When we first start a new job, the learning curve can feel overwhelming, every task seems complicated, every process unfamiliar and every mistake weighs heavily. We spend time reading instructions, asking questions, and second-guessing our decisions and at this early stage a new job, we’re acutely aware of the effort it takes to perform even simple responsibilities. Yet, over time, a subtle change takes place as the once difficult becomes second nature through practice, repetition and experience. We master the job and strangely, that mastery often leads us to undervalue what we’ve achieved.
This phenomenon has a simple explanation: once a task feels easy, we assume it is easy and forget the steep climb it took to reach a level of complete competence. We start thinking our work is less valuable because it doesn’t require as much conscious effort anymore. Psychologists sometimes refer to this as the “curse of knowledge” — once we know how to do something well, it’s hard to remember what it was like not knowing, which is why we tend to downplay the real skill, expertise, and resilience that got us to this point.

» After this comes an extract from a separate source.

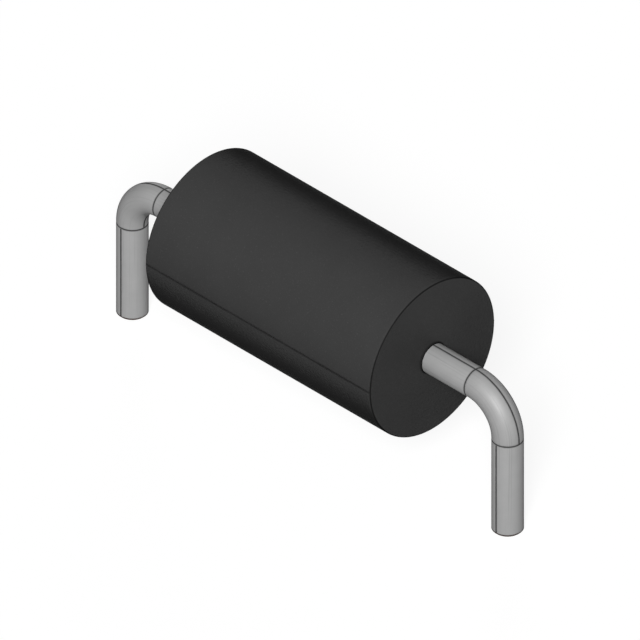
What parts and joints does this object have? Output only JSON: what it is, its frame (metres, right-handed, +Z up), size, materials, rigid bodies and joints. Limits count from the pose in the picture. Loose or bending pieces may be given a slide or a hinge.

Take, for example, someone who has become proficient in a technical software program. At first, they struggled to navigate the menus, troubleshoot errors, or remember shortcuts but after months or years of use, they now move quickly, solve problems without hesitation and streamline tasks that they once struggled to master. Once the work feels natural, they may forget that to someone less experienced, their skill is impressive and valuable. What feels like an “easy” task to them might actually represent years of accumulated knowledge.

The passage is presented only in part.